ECB headquarters Frankfurt Luo Huanhuan/ZumaPress

Demokratisasi di Eurozone

ATHENA – Layaknya Macbeth, pembuat kebijakan cenderung melakukan dosa-dosa baru untuk menutupi perilaku buruk mereka yang terdahulu. Dan sistem-sistem politik membuktikan betapa berharganya mereka melalui seberapa cepat mereka mampu mengakhiri kesalahan kebijakan yang dibuat para pejabatnya secara terus-menerus.
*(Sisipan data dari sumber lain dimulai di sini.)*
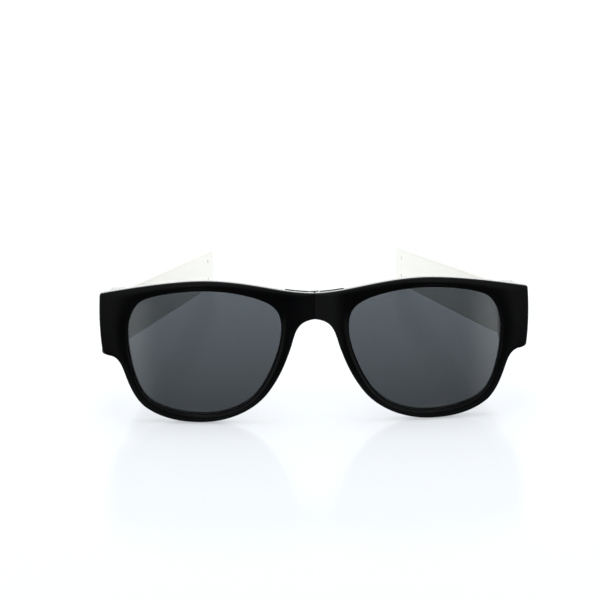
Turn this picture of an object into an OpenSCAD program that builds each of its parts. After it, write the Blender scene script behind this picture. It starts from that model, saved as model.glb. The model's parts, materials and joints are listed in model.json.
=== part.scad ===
// Folding sunglasses with flexible strip arms.
// Everything is drawn as worn (x across, y rearwards, z up from the bottom of the rims)
// and then leaned back until it stands on its rims and on the tips of its arms.

/* [Lenses] */
// Width of the lens opening
lens_w = 51.8; // [47:0.1:57]
// Height of the lens opening
lens_h = 41.8; // [37:0.1:48]
// Distance between the two lens openings
bridge_gap = 22.2; // [20.5:0.1:27]
// Thickness of a lens
lens_t = 1.8; // [1.2:0.1:2.2]

/* [Front] */
// Thickness of the front, front to rear
front_t = 4.4; // [4:0.1:6]
// Radius of the front's wrap, seen from above
wrap_r = 460; // [250:5:900]
// Width of the rim under the lens
rim_low = 3.5; // [3:0.1:5]
// Height of the bar over the lens
rim_top = 3.1; // [2.6:0.1:6]
// Reach of the end piece beyond the lens
end_w = 9.6; // [9:0.1:14]
// Rounding of the front's outer edges
edge_r = 0.9; // [0.4:0.1:1.2]
// Depth of the lens groove
groove_d = 0.8; // [0.5:0.1:1.2]
// Bevel round the lens at the front
bevel = 0.7; // [0.3:0.1:0.9]
// How far the moulded nose rests stand out behind the rims
nose_out = 2.6; // [1.4:0.1:4]

/* [Hinge] */
// Height of the hinge barrel
hinge_h = 8; // [6:0.1:8.2]
// Width of one hinge leaf, from the seam
leaf_w = 9.8; // [8:0.1:10]
// Thickness of a hinge leaf
leaf_t = 1.2; // [0.8:0.1:1.6]
// How far a leaf's top edge stands above the bridge
leaf_rise = 0.3; // [0.05:0.05:0.4]
// Outer diameter of the knuckles
knuckle_d = 3.4; // [2.8:0.1:4]
// Diameter of the hinge pin
pin_d = 1.5; // [1.2:0.1:1.8]
// Number of knuckles
knuckles = 5; // [3:2:7]
// Shank diameter of the hinge screws
hinge_screw_d = 1.4; // [1:0.1:1.6]
// Length of the hinge screws under the leaf
hinge_screw_len = 2; // [1.4:0.1:2.4]

/* [End stubs] */
// Thickness of an end stub, across the head
stub_t = 6; // [5.4:0.1:8]
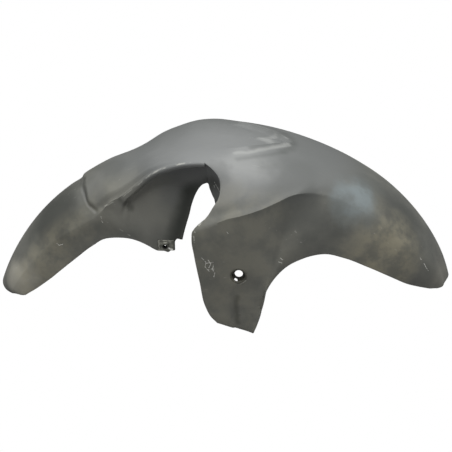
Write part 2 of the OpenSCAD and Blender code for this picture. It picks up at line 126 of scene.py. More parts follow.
def through(x, y, at):
    """Cubic through the rows y at the places x, each tangent the weighted mean of the two slopes beside it."""
    x, y, at = np.array(x, float), np.array(y, float), np.clip(np.asarray(at, float), x[0], x[-1])
    h = np.diff(x).reshape(-1, *[1] * (y.ndim - 1))
    slope = np.diff(y, axis=0) / h
    inside = (slope[:-1] * h[1:] + slope[1:] * h[:-1]) / (h[1:] + h[:-1])
    tangent = np.concatenate([slope[:1], inside, slope[-1:]])
    i = np.clip(np.searchsorted(x, at, side="right") - 1, 0, len(x) - 2)
    gap = (x[i + 1] - x[i]).reshape(*at.shape, *[1] * (y.ndim - 1))
    u = (at - x[i]).reshape(gap.shape) / gap
    v = 1 - u
    return (y[i] * (1 + 2 * u) * v * v + tangent[i] * gap * u * v * v
            + y[i + 1] * (1 + 2 * v) * u * u - tangent[i + 1] * gap * u * u * v)


def along(table, s):
    """The table's columns after the first at the stations s, as separate arrays."""
    rows = np.array(table, float)
    return np.moveaxis(through(rows[:, 0], rows[:, 1:], s), -1, 0)


def bow(a, b, slope_a, slope_b, reach, u):
    """Bezier curve from a to b, leaving and arriving at the falling slopes, its handles reach times the chord."""
    chord = reach * np.hypot(b[0] - a[0], b[1] - a[1])
    turn_a, turn_b, v = np.radians(slope_a), np.radians(slope_b), 1 - u
    c = [a[0] + chord * np.cos(turn_a), a[1] - chord * np.sin(turn_a)]
    d = [b[0] - chord * np.cos(turn_b), b[1] + chord * np.sin(turn_b)]
    return [p * v**3 + 3 * q * u * v * v + 3 * r * u * u * v + t * u**3 for p, q, r, t in zip(a, c, d, b)]


def place(angle, half_width, radius):
    """Millimetres about the axle to metres in the part's frame, right-hand side."""
    turn = np.radians(angle)
    rows = np.broadcast_arrays(radius * np.sin(turn) + axle_x, -half_width, radius * np.cos(turn) + axle_height)
    return np.stack(rows, -1) * 0.001


def crown_top(s, u):
    """Skin from the crown line, u 0, to the shoulder, u 1: one Bezier arch with handles of 0.42 of the half width at
    the crown and 0.3 of the chord at the shoulder, then the relief that is pressed into it: the raised panel on the
    tail, the gutter beside the ridge, and the arrow of two arms and a spine in the hood."""
    crown = crown_radius - along(crown_line, s)[0]
    half, drop, slope = along(shoulder_line, s)
    edge = crown_radius - drop
    chord = 0.3 * np.hypot(half, edge - crown)
    turn, v = np.radians(slope), 1 - u
    w = 1.26 * half * u * v * v + 3 * (half - chord * np.cos(turn)) * u * u * v + half * u**3
    r = crown * v**3 + 3 * crown * u * v * v + 3 * (edge + chord * np.sin(turn)) * u * u * v + edge * u**3
    corner = 0.8 * (w / 50) ** 2 + 1.6 * np.maximum(0, (w - 46) / 12) ** 3
    panel = ease(s, corner - 36.3, corner - 35.3) * (1 - ease(w, half - 7, half - 4.5)) * (1 - ease(s, -24, -10))
    gutter = ease(w, half - 8, half - 4) * (1 - ease(w, half - 3, half))
    gutter = gutter * ease(s, -34.5, -31.5) * (1 - ease(s, -20, -8))
    dip = (1 - ease(s, corner - 37.2, corner - 36.2)) * ease(s, corner - 40, corner - 37.4)
    arm = arrow_half * (1 - (np.clip(s - arrow_start, 0, arrow_length) / arrow_length) ** 1.3)
    out = np.clip(1 - (w - arm) / (3 + 0.26 * arm), 0, 1) * (w >= arm)
    back = (1 - ease(arm - w, 0, 9)) * (w < arm)
    spine = (1 - ease(w, 0, 7)) * ease(s, 4, 8) * (1 - ease(s, 10, 13))
    crest = np.exp(-((w - arm) / crest_half) ** 2)
    arrow = (arm_rise * (out + back) - hollow_depth * (w < arm) * ease(arm - w, 0, 9) + spine_rise * spine
             + crest_rise * crest)
    arrow = arrow * (1 - ease(s, 12.6, 15.2))
    r = (r + panel_rise * panel - gutter_depth * gutter * (u < 1) + arrow * ease(s, -1, 4)
         - dip_depth * dip * (1 - ease(w, half - 9, half - 3)))
    return s - end_bulge * ease(-s, 64, 70) * 4 * u * (1 - u) + 0 * w, w, r


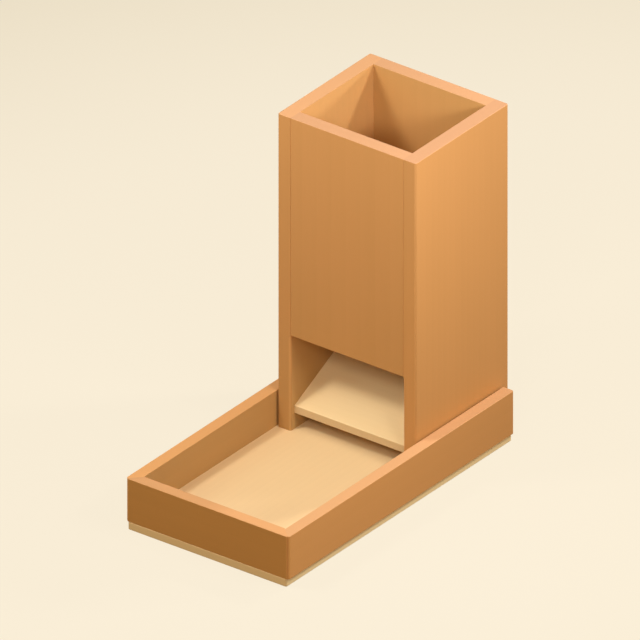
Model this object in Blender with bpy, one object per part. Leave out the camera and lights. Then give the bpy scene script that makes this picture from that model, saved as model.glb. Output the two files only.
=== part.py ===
"""A dice tower in two woods: a lift-off tower that stands in the rear end of an open tray.

Lengths are in metres and +Z is up. The front, where the dice come out, faces -Y, and +X is
to the right as seen from the front. The origin lies under the middle of the whole object,
on the surface that it stands on. Dice fall in at the open top, turn on two baffles and run
down the exit ramp into the tray.
"""

import math

import bmesh
import bpy
from mathutils import Matrix, Vector

# Tray: three walls round a floor, on a base plate
TRAY_WIDTH = 0.0760
TRAY_LENGTH = 0.1403
WALL_THICKNESS = 0.0050
WALL_HEIGHT = 0.0180
BASE_THICKNESS = 0.0033
BASE_SIDE_INSET = 0.0010
FLOOR_THICKNESS = 0.0029

# Tower: a square tube of four panels, deeper than the tray's rear end by the overhang
TOWER_DEPTH = 0.0576
TOWER_HEIGHT = 0.1336
TOWER_OVERHANG = 0.0042
TOWER_SIDE_CLEARANCE = 0.00075
PANEL_THICKNESS = 0.0060
EXIT_HEIGHT = 0.0406

# Exit ramp and baffles: thin boards let into grooves in the side panels
BOARD_THICKNESS = 0.0029
GROOVE_DEPTH = 0.0020
RAMP_SETBACK = 0.00245
RAMP_FRONT_HEIGHT = 0.0096
RAMP_SLOPE_DEGREES = 26.2
BAFFLE_SLOPE_DEGREES = 35.0
BAFFLE_REACH_SHARE = 0.45
LOWER_BAFFLE_HEIGHT_SHARE = 0.50
UPPER_BAFFLE_HEIGHT_SHARE = 0.735

# Dowels: some join the tower's panels, and four locate the tower on the tray's floor
DOWEL_DIAMETER = 0.0030
DOWEL_CHAMFER = 0.0004
DOWEL_SIDE_HOLE_SHARE = 0.6
DOWEL_EDGE_HOLE_DEPTH = 0.0070
FRONT_DOWEL_HEIGHT_SHARES = (0.2, 0.8)
BACK_DOWEL_HEIGHT_SHARES = (0.12, 0.5, 0.88)
LOCATING_HOLE_DEPTH = 0.0040
LOCATING_DOWEL_DEPTH_SHARES = (0.2, 0.8)

# Edges, joints and roundness
CORNER_RADIUS = 0.0011
EASED_RADIUS = 0.0004
SOFTENED_WIDTH = 0.0004
JOINT_GAP = 0.0003
CUT_OVERRUN = 0.0010
SAME_PLACE = 0.000001
ARC_STEP_DEGREES = 22.5
ROUND_SIDES = 16
SOFTENED_STEPS = 2
SMOOTH_ANGLE_DEGREES = 35.0

BROWN_WOOD = (0.62, 0.33, 0.13, 1.0)
PALE_WOOD = (0.86, 0.64, 0.38, 1.0)
BROWN_ROUGHNESS = 0.55
PALE_ROUGHNESS = 0.65

LEFT, RIGHT = -1, 1
FRONT, BACK = -1, 1

# Places along Y and Z that several pieces share
OVERALL_LENGTH = TRAY_LENGTH + TOWER_OVERHANG
TRAY_FRONT = -OVERALL_LENGTH / 2
TRAY_REAR = TRAY_FRONT + TRAY_LENGTH
WALL_BOTTOM = BASE_THICKNESS + JOINT_GAP
FLOOR_TOP = WALL_BOTTOM + FLOOR_THICKNESS
TOWER_FOOT = FLOOR_TOP + JOINT_GAP
TOWER_MIDDLE = OVERALL_LENGTH / 2 - TOWER_DEPTH / 2
TOWER_WIDTH = TRAY_WIDTH - 2 * WALL_THICKNESS - 2 * TOWER_SIDE_CLEARANCE
CHUTE_WIDTH = TOWER_WIDTH - 2 * PANEL_THICKNESS
CHUTE_DEPTH = TOWER_DEPTH - 2 * PANEL_THICKNESS
FITTED_WIDTH = CHUTE_WIDTH - 2 * JOINT_GAP

# Turns an outline drawn in plan so that it stands in the YZ plane and its height runs along X
ACROSS = Matrix(((0, 0, 1, 0), (1, 0, 0, 0), (0, 1, 0, 0), (0, 0, 0, 1)))


def clear_scene():
    for existing in list(bpy.data.objects):
        bpy.data.objects.remove(existing)


def wood(name, colour, roughness):
    """A plain wood material in one colour."""
    material = bpy.data.materials.new(name)
    material.use_nodes = True
    shader = material.node_tree.nodes["Principled BSDF"]
    shader.inputs["Base Color"].default_value = colour
    shader.inputs["Roughness"].default_value = roughness
    shader.inputs["Metallic"].default_value = 0
    return material


def brown_wood(name):
    return wood(name + " brown wood", BROWN_WOOD, BROWN_ROUGHNESS)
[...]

Jika dikaji berdasarkan standar ini, maka Eurozone, terdiri dari 19 negara demokrasi yang mapan, justry tertinggal dibandingkan negara dengan perekonomian non-demokrasi terbesar di dunia.

Selepas permulaan terjadinya resesi yang didahului dengan krisis keuangan global pada tahun 2008, pembuat kebijakan di Tiongkok menghabiskan waktu tujuh tahun untuk  menggantikan lemahnya kebutuhan atas ekspor bersih di negara tersebut dengan investment bubble lokal, yang diperbesar karena penjualan lahan secara agresif oleh pemerintah daerah. Ketika hari perhitungan datang di musim panas ini, para pemimpin di Tiongkok mengeluarkan $200 miliar yang merupakan cadangan devisa yang diperoleh dengan susah payah seolah-olah berperan sebagai Knut yang Agung berupaya mencegah pasang-surutnya kekalahan di pasar modal.

Akan tetapi, dibandingkan dengan Uni Eropa, upaya pemerintah Tiongkok untuk memperbaiki kesalahannya – pada akhirnya membiarkan suku bunga dan nilai saham merosot – nampak seperti teladan yang baik atas kecepatan dan efisiensi. Memang benar bahwa gagalnya “program konsolidasi dan reformasi fiskal” Yunani dan sikap pemimpin Eropa yang masih berpegang teguh meskipun sudah ada bukti selama lima tahun bahwa program ini tidak mungkin berhasil, menjadi gejala atas kegagalan tata kelola pemerintahan Eropa yang lebih luas, suatu hal yang memiliki akar historis yang mendalam.